Short problem:
Count every line that has the word "frame". Give the number, without anything more.

Data section:
------------------------------

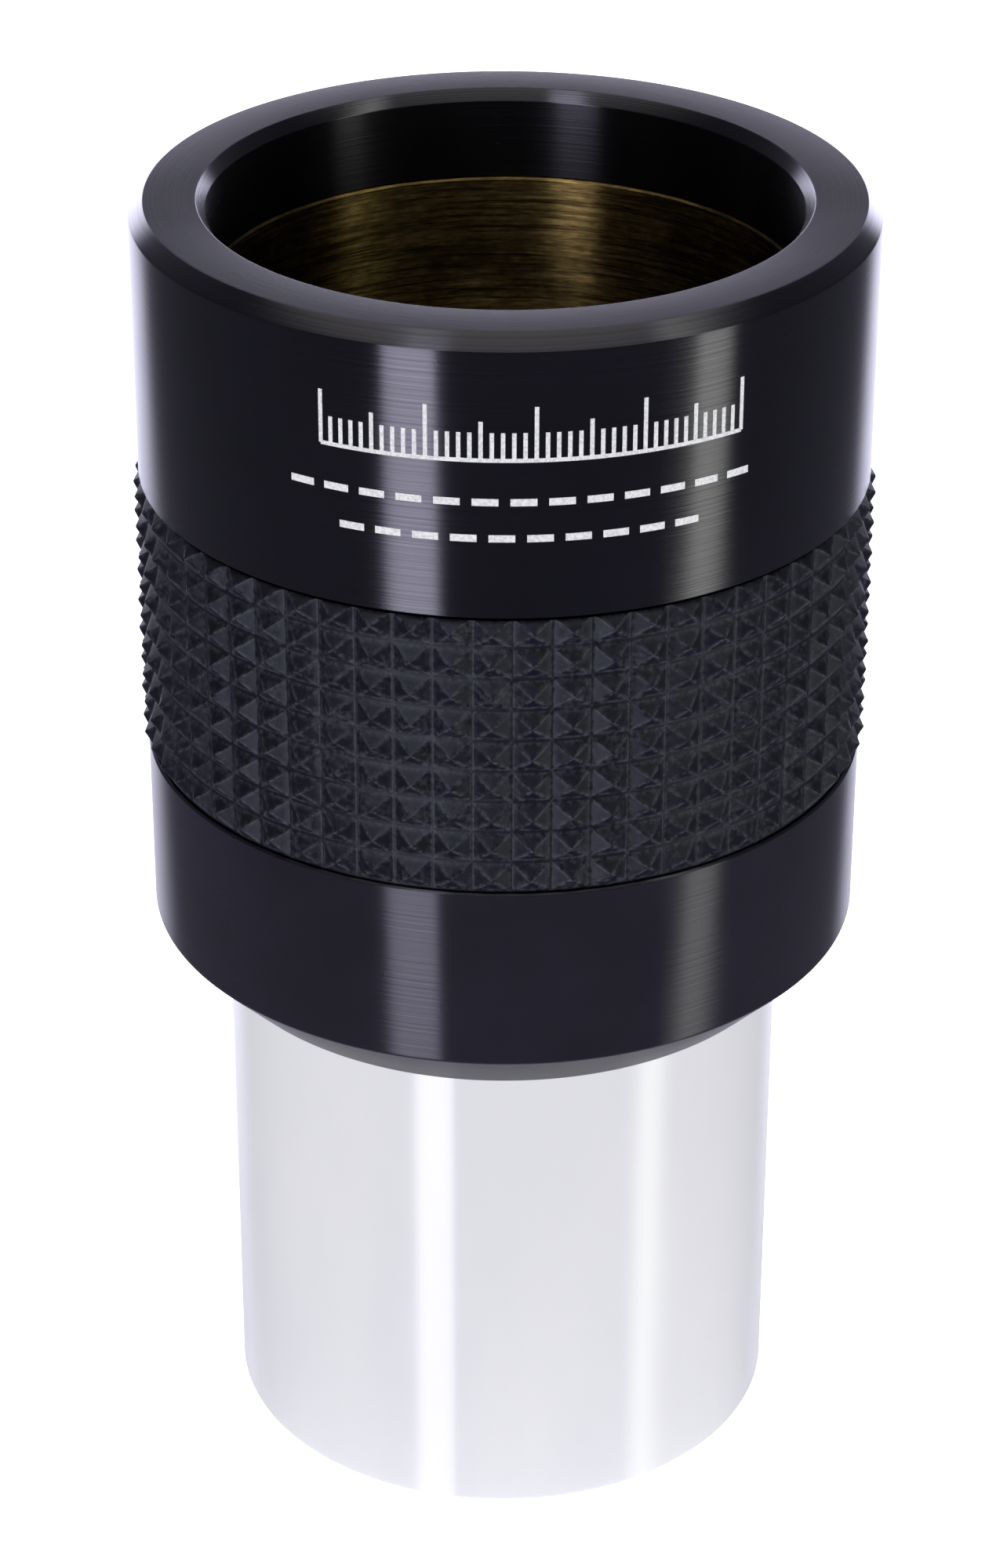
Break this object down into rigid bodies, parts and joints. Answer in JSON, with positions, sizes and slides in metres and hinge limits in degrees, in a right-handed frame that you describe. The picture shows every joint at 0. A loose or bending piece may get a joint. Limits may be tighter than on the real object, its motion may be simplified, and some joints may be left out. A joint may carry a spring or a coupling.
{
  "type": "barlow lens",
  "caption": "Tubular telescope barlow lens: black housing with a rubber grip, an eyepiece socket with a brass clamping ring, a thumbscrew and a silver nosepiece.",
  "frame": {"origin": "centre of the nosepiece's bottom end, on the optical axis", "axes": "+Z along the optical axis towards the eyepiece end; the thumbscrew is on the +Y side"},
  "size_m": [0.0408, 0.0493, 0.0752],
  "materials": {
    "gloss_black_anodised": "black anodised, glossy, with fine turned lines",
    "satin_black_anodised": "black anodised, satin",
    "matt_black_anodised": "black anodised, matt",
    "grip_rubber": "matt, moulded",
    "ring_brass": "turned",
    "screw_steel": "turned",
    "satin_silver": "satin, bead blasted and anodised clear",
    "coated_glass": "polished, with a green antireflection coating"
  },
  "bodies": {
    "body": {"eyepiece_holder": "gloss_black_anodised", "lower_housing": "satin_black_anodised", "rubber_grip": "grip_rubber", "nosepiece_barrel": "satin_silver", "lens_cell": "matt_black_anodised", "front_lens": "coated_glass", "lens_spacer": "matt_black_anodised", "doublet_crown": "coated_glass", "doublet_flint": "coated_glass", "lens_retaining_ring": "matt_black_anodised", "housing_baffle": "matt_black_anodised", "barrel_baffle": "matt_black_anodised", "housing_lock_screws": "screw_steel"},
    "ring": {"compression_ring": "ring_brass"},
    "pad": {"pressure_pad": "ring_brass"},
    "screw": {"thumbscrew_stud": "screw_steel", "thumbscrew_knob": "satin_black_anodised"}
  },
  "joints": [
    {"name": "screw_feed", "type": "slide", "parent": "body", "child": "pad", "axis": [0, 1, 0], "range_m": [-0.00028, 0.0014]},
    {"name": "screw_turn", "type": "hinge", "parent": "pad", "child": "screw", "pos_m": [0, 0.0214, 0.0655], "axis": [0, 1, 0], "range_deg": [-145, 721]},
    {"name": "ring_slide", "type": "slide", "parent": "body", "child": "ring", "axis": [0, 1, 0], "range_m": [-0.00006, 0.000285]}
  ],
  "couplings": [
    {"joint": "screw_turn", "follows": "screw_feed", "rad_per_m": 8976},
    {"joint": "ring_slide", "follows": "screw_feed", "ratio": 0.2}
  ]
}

------------------------------

Final result:
2